E’ importante inoltre ricordare ciò che il Menachem osserva sul ruolo dei vertici del fascismo in tali decisioni. Sulla base di un’amplissima documentazione di documenti ufficiali, lettere, telegrammi ecc. egli può dimostrare come Mussolini, il ministro degli Esteri Ciani e molte altre altissime personalità fasciste fossero a conoscenza diretta del salvataggio degli ebrei compiuto ad opera dell’esercito, ed anzi si fossero impegnati personalmente affinché avesse buon fine. Mussolini in particolare si preoccupò di salvare il maggior numero possibile di ebrei dalla deportazione nei lager, e diede precise disposizioni ai comandanti militari della Dalmazia.
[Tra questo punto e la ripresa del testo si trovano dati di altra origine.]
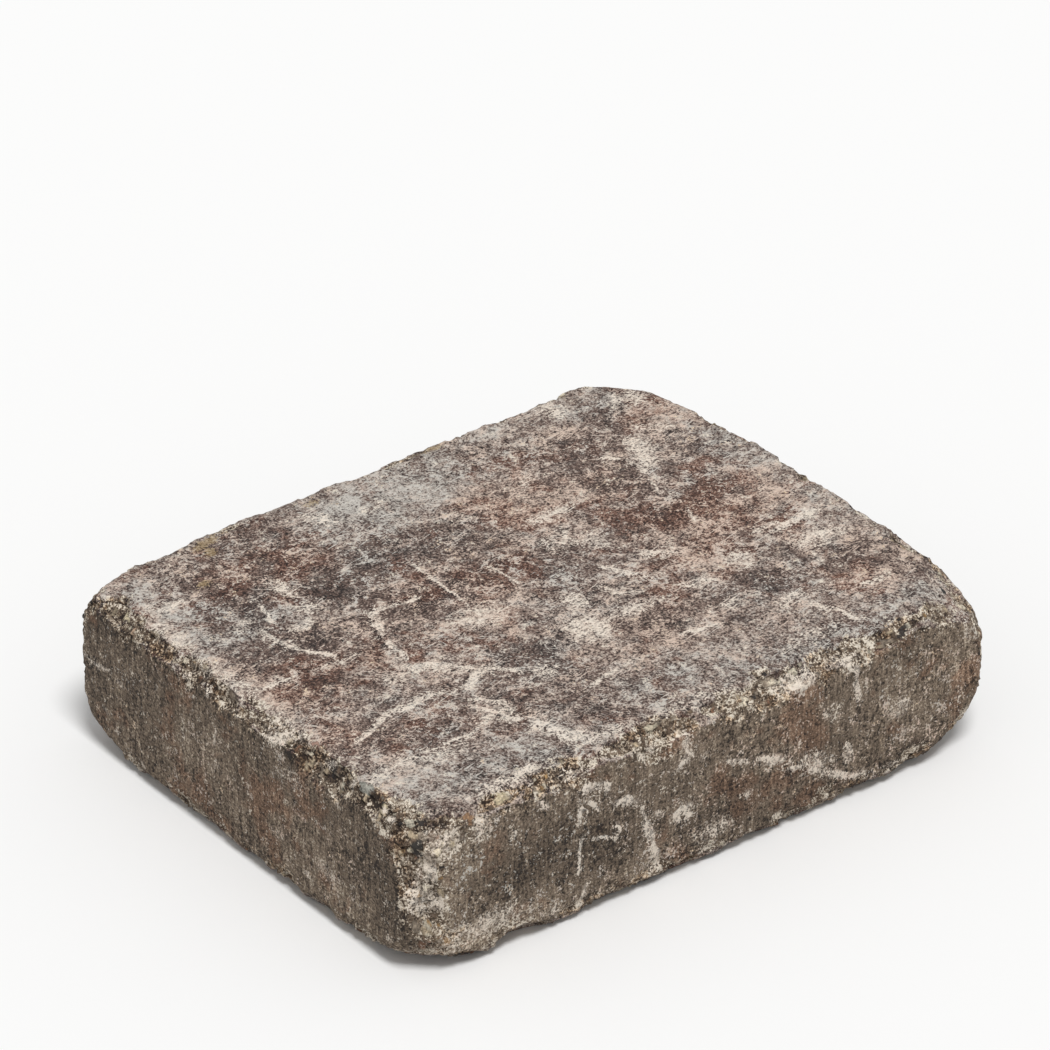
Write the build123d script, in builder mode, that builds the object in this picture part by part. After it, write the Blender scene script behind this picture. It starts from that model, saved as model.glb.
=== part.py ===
from build123d import *
import os
from math import cos, radians, sin, sqrt

# Tumbled concrete paver: one cast block whose corners were knocked off, and whose arrises were worn
# round and bitten, in the tumbler. It lies on its bed face, with the origin under its centre,
# +X along its length and +Z up. Sizes are in millimetres and angles in degrees.

# The block as it left the mould
length = 200.0
width = 160.0
thickness = 50.0

# What tumbling left of every arris
arris = 5.0

# Upright corners: the side of the block in x and y, and how wide the arris was worn off
uprights = {
    "near": ((-1, -1), 6.5),
    "right": ((1, -1), 4.5),
    "back": ((1, 1), 14.0),
    "left": ((-1, 1), 5.0),
}

# Knocks on the corners of the face and of the bed: reach along the length and width, and height.
# Where there are two, the second is the broader and flatter one.
face_knocks = {
    "near": [(15.0, 14.0, 15.0)],
    "right": [(15.0, 17.0, 22.0), (26.0, 32.0, 12.0)],
    "back": [(23.0, 27.0, 26.0), (13.0, 58.0, 15.0)],
    "left": [(30.0, 10.0, 14.0)],
}
bed_knocks = {
    "near": [(16.0, 18.0, 22.0), (28.0, 34.0, 8.0)],
    "right": [(17.0, 17.0, 26.0), (30.0, 28.0, 15.0)],
    "back": [(24.0, 26.0, 20.0)],
    "left": [(13.0, 14.0, 26.0), (24.0, 28.0, 13.0)],
}

# Bites out of the arrises: share of the way along, span along the arris, depth, and lean away
# from the arris' own slant, towards the face or the bed
arris_slant = 45.0
face_bites = {
    ("near", "left"): [
        (0.14, 18.0, 1.2, -8.0),
        (0.26, 28.0, 2.8, -20.0),
        (0.37, 18.0, 1.1, 6.0),
        (0.46, 22.0, 0.9, -6.0),
        (0.56, 17.0, 1.3, -14.0),
        (0.65, 16.0, 1.6, 8.0),
        (0.75, 19.0, 1.3, -10.0),
        (0.86, 16.0, 2.0, 4.0),
    ],
    ("near", "right"): [
        (0.14, 20.0, 1.1, 10.0),
        (0.25, 24.0, 1.8, -8.0),
        (0.35, 18.0, 1.1, 12.0),
        (0.43, 21.0, 1.6, -10.0),
        (0.52, 18.0, 0.9, 5.0),
        (0.61, 22.0, 2.0, -12.0),
        (0.72, 21.0, 1.4, 8.0),
        (0.81, 15.0, 1.3, -8.0),
    ],
    ("right", "back"): [(0.21, 19.0, 1.7, 10.0), (0.33, 15.0, 0.8, 12.0), (0.74, 30.0, 2.0, 10.0)],
    ("left", "back"): [
        (0.15, 24.0, 1.7, 8.0),
        (0.35, 20.0, 0.6, 8.0),
        (0.50, 20.0, 1.3, 10.0),
        (0.66, 24.0, 0.8, -5.0),
        (0.77, 22.0, 1.2, 6.0),
    ],
}
bed_bites = {
    ("near", "left"): [
        (0.18, 19.0, 1.5, 8.0),
        (0.28, 16.0, 1.2, -6.0),
        (0.38, 18.0, 1.2, 10.0),
        (0.60, 15.0, 1.0, -8.0),
        (0.75, 20.0, 1.6, 6.0),
    ],
    ("near", "right"): [
        (0.18, 22.0, 3.0, 5.0),
        (0.33, 20.0, 1.2, 8.0),
        (0.45, 17.0, 1.2, -5.0),
        (0.57, 18.0, 1.2, 6.0),
        (0.66, 14.0, 1.0, -8.0),
        (0.77, 18.0, 1.6, 6.0),
        (0.86, 16.0, 2.0, 4.0),
    ],
}
upright_bites = {
    "near": [(0.42, 17.0, 1.3, 12.0), (0.68, 18.0, 1.8, -10.0)],
    "left": [(0.55, 15.0, 0.9, 10.0)],
}

# Bites that differ in size and place by the golden ratio: how many to an arris, the ranges of span
# and depth, and the most lean. They are all that the bed arrises at the back have.
golden = (sqrt(5) - 1) / 2
margin = 0.12
back_bites = (6, (17.0, 29.0), (0.9, 2.1), 12.0)
crumbs = (9, (6.0, 10.0), (0.5, 1.1), 26.0)


def corner_point(name, z):
    sign_x, sign_y = uprights[name][0]
    return Vector(sign_x * length / 2, sign_y * width / 2, z)


def knock_plane(name, z, upward, reach_x, reach_y, height):
    """The plane that a knock leaves at one corner of the block, facing outwards."""
    sign_x, sign_y = uprights[name][0]
    foot = corner_point(name, z) - Vector(0, 0, upward * height)
    return Plane(foot, z_dir=Vector(sign_x / reach_x, sign_y / reach_y, upward / height))


def bite_balls(start, end, side, face, bites):
    """Balls that bite the rounded arris between a side and a face, given as outward directions."""
    balls = []
    for share, span, depth, lean in bites:
        radius = span**2 / (8 * depth) + depth / 2
        slant = radians(arris_slant + lean)
        outward = side * cos(slant) + face * sin(slant)
        core = start + (end - start) * share - (side + face) * arris
        middle = core + outward * (arris + radius - depth)
        balls.append(Location(middle) * Sphere(radius, mode=Mode.PRIVATE))
    return balls


def along_arris(ends, z, upward, bites):
    start, end = (corner_point(name, z) for name in ends)
    across = (start + end) * 0.5 - Vector(0, 0, z)
    return bite_balls(start, end, across.normalized(), Vector(0, 0, upward), bites)


def up_corner(name, bites):
    (sign_x, sign_y), worn = uprights[name]
    inwards = Vector(sign_x, sign_y, 0) * (worn / 2 - arris * (1 - 1 / sqrt(2)))
    foot, head = corner_point(name, 0.0) - inwards, corner_point(name, thickness) - inwards
    return bite_balls(foot, head, Vector(sign_x, 0, 0), Vector(0, sign_y, 0), bites)


def golden_bites(first, count, spans, depths, most_lean):
    for place in range(count):
        large = (first + place * golden) % 1
        share = margin + (1 - 2 * margin) * (place + large / 2) / count
        span = spans[0] + (spans[1] - spans[0]) * large
        depth = depths[0] + (depths[1] - depths[0]) * ((large + golden) % 1)
        yield share, span, depth, most_lean * (2 * large - 1)


with BuildPart() as paver:
    Box(length, width, thickness, align=(Align.CENTER, Align.CENTER, Align.MIN))
    for name, (_, worn) in uprights.items():
        upright_edges = paver.edges().filter_by(Axis.Z)
        chamfer(upright_edges.sort_by_distance(corner_point(name, thickness / 2))[0], worn)
    knocks = [(name, thickness, 1, *knock) for name in uprights for knock in face_knocks[name]]
    knocks += [(name, 0.0, -1, *knock) for name in uprights for knock in bed_knocks[name]]
    for knock in knocks:
        split(bisect_by=knock_plane(*knock), keep=Keep.BOTTOM)
    fillet(paver.edges(), arris)
    for place, ends in enumerate(face_bites):
        for z, upward, chosen in ((thickness, 1, face_bites), (0.0, -1, bed_bites)):
            bites = chosen.get(ends) or list(golden_bites(place * golden, *back_bites))
            small_bites = golden_bites(place * golden + z, *crumbs)
            add(along_arris(ends, z, upward, [*bites, *small_bites]), mode=Mode.SUBTRACT)
    for name, bites in upright_bites.items():
        add(up_corner(name, bites), mode=Mode.SUBTRACT)

os.makedirs("parts", exist_ok=True)
paver.part.label = "paver"
export_step(paver.part, "parts/paver.step")
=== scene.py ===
import math
import random

import bmesh
import bpy
import numpy as np
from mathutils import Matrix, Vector, kdtree, noise
from mathutils.bvhtree import BVHTree


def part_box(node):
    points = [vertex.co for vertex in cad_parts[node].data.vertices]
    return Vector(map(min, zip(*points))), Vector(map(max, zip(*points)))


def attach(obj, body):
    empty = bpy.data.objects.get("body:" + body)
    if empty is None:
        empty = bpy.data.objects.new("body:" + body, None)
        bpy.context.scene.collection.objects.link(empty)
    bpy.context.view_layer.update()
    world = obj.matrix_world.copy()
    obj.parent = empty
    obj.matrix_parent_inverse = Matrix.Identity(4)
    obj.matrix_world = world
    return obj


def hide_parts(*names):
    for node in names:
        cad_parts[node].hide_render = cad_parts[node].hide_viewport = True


# Tumbled concrete paver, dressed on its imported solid. The scene is in metres. The paver's own sizes and
# places below are in millimetres, and angles are in degrees.

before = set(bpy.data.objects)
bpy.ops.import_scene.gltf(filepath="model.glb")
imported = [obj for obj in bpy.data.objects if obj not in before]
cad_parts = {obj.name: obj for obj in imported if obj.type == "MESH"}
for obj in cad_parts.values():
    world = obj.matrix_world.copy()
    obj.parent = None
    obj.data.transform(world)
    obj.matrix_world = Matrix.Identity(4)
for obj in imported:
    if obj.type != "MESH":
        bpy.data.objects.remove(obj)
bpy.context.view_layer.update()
mm = 0.001
low, high = (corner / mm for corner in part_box("paver"))
half = (high - low) / 2
middle = (high + low) / 2
print("frame loaded, box in mm:", [round(side, 2) for side in high - low])


# Small helpers

def smooth(value, start, end):
    share = np.clip((value - start) / (end - start), 0, 1)
    return share * share * (3 - 2 * share)


def linear(colour):
    # a colour as a photo editor shows it, 0 to 255, to the renderer's own values
    return [(part / 255 / 12.92) if part < 10.3 else ((part / 255 + 0.055) / 1.055) ** 2.4 for part in colour]


def waves(points, size, octaves=1, shift=0.0):
    # smooth noise about 0, with features about size across
    away = Vector((shift, -2 * shift, 3 * shift))
    return np.array([noise.fractal(p / size + away, 0.9, 2.0, octaves) for p in points])


# The block's mesh: a box cut into a grid that is finest along the arrises

blank = {
    "rim": (14.0, 14.0, 13.0),       # how far the fine cells reach in from each edge, along x, y and z
    "fineCell": 0.62,
    "wideCell": (1.32, 1.32, 1.05),
    "core": 17.0,                    # depth of the inner box that the surface is looked up from
}


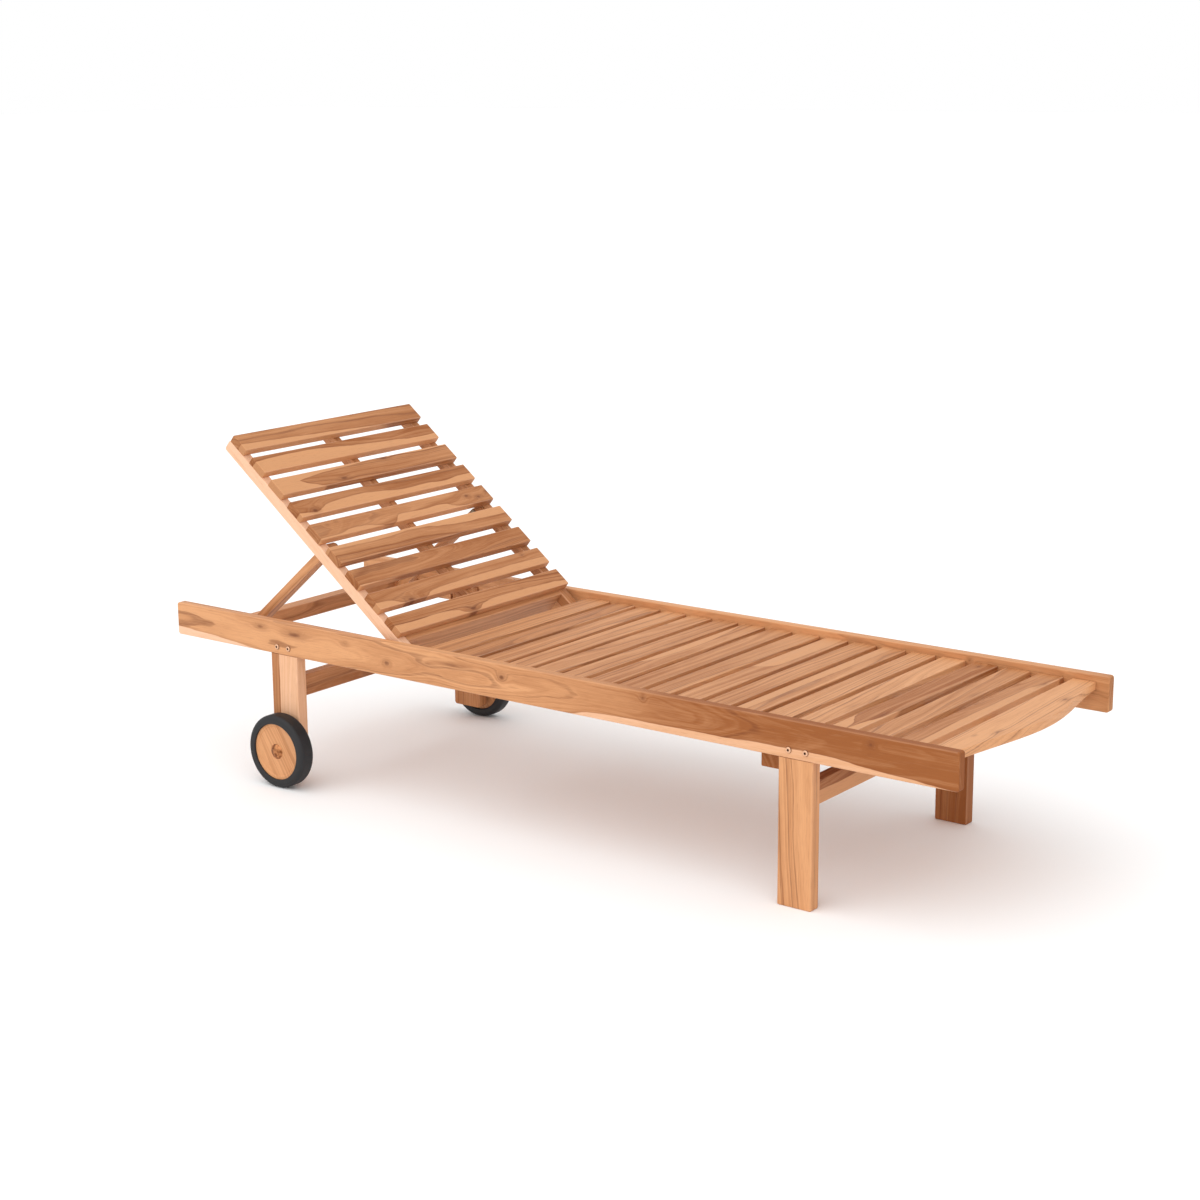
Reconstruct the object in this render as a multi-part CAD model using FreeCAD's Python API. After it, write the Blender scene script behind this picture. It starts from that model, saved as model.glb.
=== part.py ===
import FreeCAD, Part
import math
import os

# Reclining sun lounger in solid teak, with an adjustable slatted back on a prop and two wheels at the
# head end. Millimetres. +X points to the foot end, -Y is the sitter's right, +Z is up. The origin is on
# the ground, at the middle of the object's length and width.

V = FreeCAD.Vector
X_AXIS, Y_AXIS, Z_AXIS = V(1, 0, 0), V(0, 1, 0), V(0, 0, 1)
ORIGIN = V(0, 0, 0)
SIDES = (("right", -1), ("left", 1))

# ---- driving dimensions ----
FINE_EASE = 2.0              # radii of the planed boards' eased long edges
PLAIN_EASE = 2.5
RAIL_EASE = 3.0
CUT_END_EASE = 1.0           # and of their sawn ends
SLAT_END_EASE = 1.5

RAIL_LENGTH = 2000.0
FOOT_OVERHANG = 9.5          # the crest of the bowed foot slat passes the rail ends by this much
OVERALL_WIDTH = 644.0        # over the outer faces of the side rails
RAIL_THICKNESS = 22.0
RAIL_BOTTOM = 293.0
RAIL_TOP = 367.5

FRONT_LEG_WIDTH = 75.0
REAR_LEG_WIDTH = 78.0
LEG_THICKNESS = 28.0
FRONT_LEG_AT = 1660.0        # leg centres, measured from the head end of the rails
REAR_LEG_AT = 335.0
REAR_LEG_BOTTOM = 34.0
LAP_DEPTH = 11.0             # the legs' tongues are let this deep into the rails' inner faces
TONGUE_TOP = 334.0
FRONT_FOOT_ROUND = 3.0       # radius of the legs' bottom corners
REAR_FOOT_ROUND = 7.0
RAIL_END_ROUND = 6.0         # radius of the rails' corners, seen from the side

STRETCHER = (27.0, 191.0, 239.0)      # thickness along X, bottom, top
BEARER_AT = (1571.0, 1616.0)
BEARER_BOTTOM = 260.0
HEAD_RAIL_AT = (715.0, 742.0)
LEDGER_WIDTH = 22.0
LEDGER_DEPTH = 20.0
LEDGER_END = 1950.0
SEAT_BATTEN_DEPTH = 30.0
SEAT_BATTEN_WIDTH = 24.0

SLAT_THICKNESS = 18.0
SLAT_TOP = 353.5
SLAT_WIDTH = 53.5
SLAT_END_GAP = 1.0
SLAT_EASE = 2.0              # radius of the slats' long edges
SEAT_SLATS = 17
FIRST_SLAT_WIDTH = 63.0
FIRST_SLAT_FOOT_EDGE = 769.0
SLAT_PITCH = 70.25
LAST_PITCH = 73.25           # the last three slats are spread a little wider
LAST_SLATS = 3
FOOT_SLAT_HEAD_EDGE = 1921.0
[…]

Si deve quindi concludere che il fascismo in quanto tale non progettò mai lo sterminio degli ebrei, e neppure li perseguitò, tranne che nel periodo delle leggi razziali, approvate su imposizione tedesca e contrastate dalla stragrande maggioranza dei fascisti, tanto che lo stesso Mussolini evitò di farle applicare con rigore. Inoltre, i fascisti salvarono un gran numero di ebrei dalla deportazione.
Sull'argomento, esiste un'amplissima bibliografia. Basti ricordare Renzo De Felice (il maggior storico del fascismo), Leon Poliakov e Raul Hillberg (due fondamentali storici sull'antisemitismo e l'olaucasto), Shelah Menachem, lo storico israeliano che ha documentato il salvataggio di migliaia di ebrei ad opera di Mussolini e dell'esercito italiano. Sono solo una parte dei molti storici che hanno approfondito l'argomento qui presentato succintamente.